Directions ->
What is needed is the run of lines from the one containing "const splint = new THREE.Group();" through the one containing "if empty is", echoed exactly, with both ends kept and nothing added.

Material provided ->
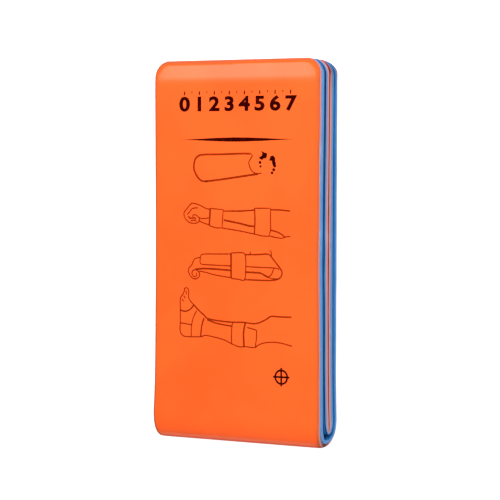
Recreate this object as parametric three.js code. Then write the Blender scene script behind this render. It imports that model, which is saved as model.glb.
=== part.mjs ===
// A first aid splint, folded flat in four and lying on its back.
// The real strip is a thin sheet of soft aluminium sealed between an orange and a blue foam sheet.
// X runs across the strip, Y along the folded pack with the free ends at +Y, and Z up through
// the layers with the printed panel on top. The origin is under the middle of the pack.
import * as THREE from "three";

const STRIP_WIDTH = 110;
const PACK_LENGTH = 222;
const ORANGE_THICKNESS = 2.6;
const BLUE_THICKNESS = 2.6;
const CORE_SLOT = 0.4;
const PANEL_GAP = 0.45;

// Rounded corners in plan: at the two free ends, and where the top fold draws the foam in.
const END_CORNER_RADIUS = 9.5;
const FOLD_CORNER_RADIUS = 11;

// The pressed edge of a foam sheet: how far in it starts, and the share of the foam it takes away.
const EDGE_ROUND = 2.7;
const EDGE_ROUND_SHARE = 0.7;

// Towards a free end the foam gets thinner over this length, by this share of its thickness.
const END_TAPER_LENGTH = 11;
const END_TAPER_SHARE = 0.22;

// Bends: how far they reach along the pack, the air between the two bottom bends, and the share
// of the foam's thickness that is left where a tight bend squeezes it.
const BOTTOM_BEND_LENGTH = 16;
const TOP_FOLD_LENGTH = 7.5;
const NESTED_BEND_GAP = 2.2;
const BOTTOM_SQUEEZE = 0.32;
const TOP_SQUEEZE = 0.45;
const SECOND_END_SETBACK = 0.4;

// How full the wide bend is above and below its middle, and the top fold above its middle: 2 is
// an ellipse, and more is squarer.
const FRONT_BEND_FULLNESS = 2.6;
const BACK_BEND_FULLNESS = 1.95;
const TOP_FOLD_FULLNESS = 3;
const ELLIPSE = 2;

// Half way along, the front panel is a little narrower on each side, and stands a little proud at
// the right side. The panels under it do the same by a share.
const FRONT_WAIST = 0.3;
const FRONT_BOW_RIGHT = 0.4;
const SECOND_PANEL_EASE = 0.6;
const THIRD_PANEL_EASE = 0.3;

const PANEL_STEPS = 8;
const BEND_STEPS = 18;
const CORNER_STEPS = 5;
const ROUND_STEPS = 3;

const stripThickness = ORANGE_THICKNESS + CORE_SLOT + BLUE_THICKNESS;
const halfWidth = STRIP_WIDTH / 2;
const bendMiddle = (4 * stripThickness + 3 * PANEL_GAP) / 2;
const foldMiddle = stripThickness + PANEL_GAP / 2;
const bottomTop = BOTTOM_BEND_LENGTH;
const foldStart = PACK_LENGTH - TOP_FOLD_LENGTH;

// The four surfaces of the strip, from the orange face to the blue face.
const SURFACES = ["orangeFace", "orangeBack", "blueBack", "blueFace"];
const DEPTH = {
  orangeFace: 0,
  orangeBack: ORANGE_THICKNESS,
  blueBack: ORANGE_THICKNESS + CORE_SLOT,
  blueFace: stripThickness,
};

// The panels in the order in which the strip runs through them. The level is the height of the
// orange face, and up says which way it looks.
const PANELS = {
  front: { level: 4 * stripThickness + 3 * PANEL_GAP, up: 1, ease: 1 },
  back: { level: 0, up: -1, ease: 0 },
  third: { level: 2 * stripThickness + PANEL_GAP, up: 1, ease: THIRD_PANEL_EASE },
  second: { level: 2 * (stripThickness + PANEL_GAP), up: -1, ease: SECOND_PANEL_EASE },
};

// How far the strip's outline draws in at a distance from an end with rounded corners.
function cornerInset(distance, radius) {
  const left = Math.max(radius - distance, 0);
  return radius - Math.sqrt(radius * radius - left * left);
}

// One station across a panel: where each surface lies in Y and Z, the half width and the bow.
function panelStation(panel, y, endDistance, foldDistance) {
  const station = { end: endDistance, bow: 0 };
  for (const surface of SURFACES) {
    station[surface] = [y, panel.level - panel.up * DEPTH[surface]];
  }
  const inset = Math.max(
    cornerInset(endDistance, END_CORNER_RADIUS),
    cornerInset(foldDistance, FOLD_CORNER_RADIUS),
  );
  const along = Math.min(Math.max((y - bottomTop) / (foldStart - bottomTop), 0), 1);
  station.bow = panel.ease * Math.sin(Math.PI * along) ** 2;
  station.half = halfWidth - inset - FRONT_WAIST * station.bow;
  return station;
}

// The distances from a free end at which its stations stand: close together in the rounded edge,
// then round the corner, then to the end of the taper.
function endDistances() {
  const distances = [0];
  for (let step = 1; step <= ROUND_STEPS; step++) {
    distances.push(EDGE_ROUND * (1 - Math.cos((Math.PI / 2) * (step / ROUND_STEPS))));
  }
  const past = Math.max(END_CORNER_RADIUS, END_TAPER_LENGTH);
  for (let step = 1; step <= CORNER_STEPS; step++) {
    distances.push(EDGE_ROUND + (past - EDGE_ROUND) * (step / CORNER_STEPS));
  }
  return distances;
}

// A panel from its free end to the bottom bend.
function endPanel(panel, endY) {
  const stations = endDistances().map((d) => panelStation(panel, endY - d, d, Infinity));
  const firstY = endY - endDistances().at(-1);
  for (let step = 1; step < PANEL_STEPS; step++) {
    const y = firstY + (bottomTop - firstY) * (step / PANEL_STEPS);
    stations.push(panelStation(panel, y, endY - y, Infinity));
  }
  return stations;
}

// A panel from the bottom bend to the top fold, with stations round the fold's drawn-in corner.
function foldedPanel(panel) {
  const stations = [];
  const cornerY = PACK_LENGTH - FOLD_CORNER_RADIUS;
  for (let step = 1; step <= PANEL_STEPS; step++) {
    const y = bottomTop + (cornerY - bottomTop) * (step / PANEL_STEPS);
    stations.push(panelStation(panel, y, Infinity, PACK_LENGTH - y));
  }
  if (cornerY < foldStart) {
    const y = (cornerY + foldStart) / 2;
    stations.push(panelStation(panel, y, Infinity, PACK_LENGTH - y));
  }
  return stations;
}

// A bend between two panels. Each surface turns through half an ellipse of its own: its half
// height is how far the surface is from the bend's middle, and its tip is where the foam ends up.
function bend({ middle, heights, startY, tips, turn, narrows, above = ELLIPSE, below = ELLIPSE }) {
  const stations = [];
  for (let step = 0; step <= BEND_STEPS; step++) {
    const angle = turn * (Math.PI / 2 - (Math.PI * step) / BEND_STEPS);
    const power = 2 / (angle > 0 ? above : below);
    const forward = Math.max(Math.cos(angle), 0) ** power;
    const upward = Math.sign(angle) * Math.abs(Math.sin(angle)) ** power;
    const station = { end: Infinity, bow: 0, half: halfWidth };
    for (const surface of SURFACES) {
      const y = startY + (tips[surface] - startY) * forward;
      station[surface] = [y, middle + heights[surface] * upward];
    }
    if (narrows) {
      const distance = Math.abs(tips.orangeFace - station.orangeFace[0]);
      station.half = halfWidth - cornerInset(distance, FOLD_CORNER_RADIUS);
    }
    stations.push(station);
  }
  return stations;
}

// Tip positions along Y for a bend whose outermost surface ends at tip. The foams keep the given
// share of their thickness there, and inwards is +1 or -1.
function bendTips(outerTip, inwards, share, orangeOutside) {
  const first = share * (orangeOutside ? ORANGE_THICKNESS : BLUE_THICKNESS);
  const second = share * (orangeOutside ? BLUE_THICKNESS : ORANGE_THICKNESS);
  const cuts = [0, first, first + CORE_SLOT, first + CORE_SLOT + second];
  if (!orangeOutside) cuts.reverse();
  return Object.fromEntries(SURFACES.map((s, i) => [s, outerTip + inwards * cuts[i]]));
}

// Half heights of the four surfaces in a bend whose outermost surface is outer from its middle.
function bendHeights(outer, orangeOutside) {
  return Object.fromEntries(
    SURFACES.map((s) => [s, outer - (orangeOutside ? DEPTH[s] : stripThickness - DEPTH[s])]),
  );
}

const wideBend = bend({
  middle: bendMiddle,
  heights: bendHeights(bendMiddle, true),
  startY: bottomTop,
  tips: bendTips(0, 1, 1, true),
  turn: 1,
  above: FRONT_BEND_FULLNESS,
  below: BACK_BEND_FULLNESS,
});
const topFold = bend({
  middle: foldMiddle,
  heights: bendHeights(foldMiddle, true),
  startY: foldStart,
  tips: bendTips(PACK_LENGTH, -1, TOP_SQUEEZE, true),
  turn: -1,
  narrows: true,
  above: TOP_FOLD_FULLNESS,
});
const nestedBend = bend({
  middle: bendMiddle,
  heights: bendHeights(foldMiddle, false),
  startY: bottomTop,
  tips: bendTips(stripThickness + NESTED_BEND_GAP, 1, BOTTOM_SQUEEZE, false),
  turn: -1,
});

// The whole strip, station by station, from the free end of the front panel to the other one.
const strip = [
  ...endPanel(PANELS.front, PACK_LENGTH),
  ...wideBend,
  ...foldedPanel(PANELS.back),
  ...topFold,
  ...foldedPanel(PANELS.third).reverse(),
  ...nestedBend,
  ...endPanel(PANELS.second, PACK_LENGTH - SECOND_END_SETBACK).reverse(),
];

// Distances in from an edge at which the rounded edge gets its corners.
function edgeInsets() {
  return Array.from(
    { length: ROUND_STEPS + 1 },
    (_, step) => EDGE_ROUND * (1 - Math.cos((Math.PI / 2) * (step / ROUND_STEPS))),
  );
}

// How far a point of a station lies inside the strip's outline.
function distanceInside(station, x) {
  const cornerX = Math.abs(x) - (halfWidth - END_CORNER_RADIUS);
  const cornerY = END_CORNER_RADIUS - station.end;
  if (cornerX > 0 && cornerY > 0) return END_CORNER_RADIUS - Math.hypot(cornerX, cornerY);
  return Math.min(station.half - Math.abs(x), station.end);
}

// The share of a foam's thickness that stands at a point, less in the rounded edge and the taper.
function foamShare(station, x) {
  const fromRound = 1 - Math.min(Math.max(distanceInside(station, x), 0) / EDGE_ROUND, 1);
  const fromTaper = 1 - Math.min(station.end / END_TAPER_LENGTH, 1);
  const round = EDGE_ROUND_SHARE * (1 - Math.sqrt(1 - fromRound * fromRound));
  return (1 - round) * (1 - END_TAPER_SHARE * fromTaper * fromTaper);
}

// The points round one station of a foam sheet: along its face from left to right, then back
// along the side that lies on the core.
function sectionPoints(station, face, back) {
  const rise = (x) => station.bow * FRONT_BOW_RIGHT * (x / STRIP_WIDTH + 0.5);
  const point = (x, share) => {
    const y = station[back][0] + share * (station[face][0] - station[back][0]);
    const z = station[back][1] + share * (station[face][1] - station[back][1]);
    return new THREE.Vector3(x, y, z + rise(x));
  };
  const right = edgeInsets().map((inset) => station.half - inset);
  const columns = [...right.map((x) => -x), ...right.reverse()];
  const points = columns.map((x) => point(x, foamShare(station, x)));
  return [...points, point(station.half, 0), point(-station.half, 0)];
}

// One foam sheet as a closed solid, skinned from section to section along the strip.
function foamSheet(name, face, back, color, facesOut) {
  const sections = strip.map((station) => sectionPoints(station, face, back));
  const around = sections[0].length;
  const triangles = [];
  for (let row = 0; row + 1 < sections.length; row++) {
    for (let column = 0; column < around; column++) {
      const next = (column + 1) % around;
      const a = row * around + column;
      const b = row * around + next;
      triangles.push([a, b, b + around], [a, b + around, a + around]);
    }
  }
  const backRight = around - 2;
  const backLeft = around - 1;
  const lastRow = (sections.length - 1) * around;
  for (let column = 0; column + 1 < backRight; column++) {
    triangles.push([column, backLeft, column + 1]);
    triangles.push([lastRow + column, lastRow + column + 1, lastRow + backLeft]);
  }
  triangles.push([backRight - 1, backLeft, backRight]);
  triangles.push([lastRow + backRight - 1, lastRow + backRight, lastRow + backLeft]);
  const index = triangles.flatMap(([a, b, c]) => (facesOut ? [a, b, c] : [a, c, b]));

  const geometry = new THREE.BufferGeometry().setFromPoints(sections.flat());
  geometry.setIndex(index);
  geometry.computeVertexNormals();
  const material = new THREE.MeshStandardMaterial({ color, roughness: 0.62, metalness: 0 });
  const mesh = new THREE.Mesh(geometry, material);
  mesh.name = name;
  return mesh;
}

const splint = new THREE.Group();
splint.add(foamSheet("orange_foam_sheet", "orangeFace", "orangeBack", 0xf9632b, false));
splint.add(foamSheet("blue_foam_sheet", "blueFace", "blueBack", 0x3f7fc4, true));
splint.position.set(0, -PACK_LENGTH / 2, 0);

export default splint;
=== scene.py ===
import math
import bmesh
import bpy
from mathutils import Matrix, Vector, noise


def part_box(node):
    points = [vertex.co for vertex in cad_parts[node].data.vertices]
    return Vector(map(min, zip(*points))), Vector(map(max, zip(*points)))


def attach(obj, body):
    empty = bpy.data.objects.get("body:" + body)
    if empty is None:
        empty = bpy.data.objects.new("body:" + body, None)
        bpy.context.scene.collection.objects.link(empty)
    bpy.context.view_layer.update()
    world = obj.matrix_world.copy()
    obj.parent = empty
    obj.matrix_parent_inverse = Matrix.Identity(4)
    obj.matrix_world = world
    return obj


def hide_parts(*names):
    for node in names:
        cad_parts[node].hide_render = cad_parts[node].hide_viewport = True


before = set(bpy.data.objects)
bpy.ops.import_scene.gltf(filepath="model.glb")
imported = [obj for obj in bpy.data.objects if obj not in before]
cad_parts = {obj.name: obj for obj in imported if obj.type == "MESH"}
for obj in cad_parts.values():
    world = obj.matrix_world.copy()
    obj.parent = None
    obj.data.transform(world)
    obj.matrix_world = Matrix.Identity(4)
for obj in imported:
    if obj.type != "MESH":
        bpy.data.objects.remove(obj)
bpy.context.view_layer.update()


# The studio: a plain pale floor under the splint that glows a little, as a light table does, an
# even pale surround, a broad soft light overhead, a smaller one that the free end mirrors, and
# a weak low one in front of the bends.
WHITE = (1.0, 1.0, 1.0)
FAINT_YELLOW = (1.0, 1.0, 0.84)
SURROUND = (0.80, 0.81, 0.83)
SURROUND_STRENGTH = 0.34
FLOOR_SIZE = 6.0
FLOOR_COLOUR = (0.36, 0.36, 0.37, 1.0)
FLOOR_ROUGHNESS = 0.8
FLOOR_GLOW = 0.94


def soft_light(name, towards, distance, size, watts, colour):
    """A rectangular lamp that looks at the splint from the direction of towards."""
    lamp = bpy.data.lights.new(name, "AREA")
    lamp.color = colour
    lamp.shape = "RECTANGLE"
    lamp.size, lamp.size_y = size
    lamp.energy = watts
    holder = bpy.data.objects.new(name, lamp)
    direction = Vector(towards).normalized()
    holder.location = direction * distance
    holder.rotation_euler = direction.to_track_quat("Z", "Y").to_euler()
    bpy.context.scene.collection.objects.link(holder)


soft_light("main_light", towards=(0.20, 0.42, 0.88), distance=1.05, size=(0.6, 0.6),
           watts=14.5, colour=WHITE)
soft_light("end_light", towards=(-0.48, 0.33, 0.813), distance=2.6, size=(0.3, 0.34),
           watts=6.4, colour=FAINT_YELLOW)
soft_light("low_light", towards=(0.1, -0.93, 0.36), distance=1.6, size=(0.9, 0.5),
           watts=3.5, colour=WHITE)

world = bpy.data.worlds.new("surround")
world.use_nodes = True
world.node_tree.nodes["Background"].inputs["Color"].default_value = (*SURROUND, 1.0)
world.node_tree.nodes["Background"].inputs["Strength"].default_value = SURROUND_STRENGTH
bpy.context.scene.world = world
bpy.context.scene.view_settings.view_transform = "Standard"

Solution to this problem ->
const splint = new THREE.Group();
splint.add(foamSheet("orange_foam_sheet", "orangeFace", "orangeBack", 0xf9632b, false));
splint.add(foamSheet("blue_foam_sheet", "blueFace", "blueBack", 0x3f7fc4, true));
splint.position.set(0, -PACK_LENGTH / 2, 0);

export default splint;
=== scene.py ===
import math
import bmesh
import bpy
from mathutils import Matrix, Vector, noise


def part_box(node):
    points = [vertex.co for vertex in cad_parts[node].data.vertices]
    return Vector(map(min, zip(*points))), Vector(map(max, zip(*points)))


def attach(obj, body):
    empty = bpy.data.objects.get("body:" + body)
    if empty is None:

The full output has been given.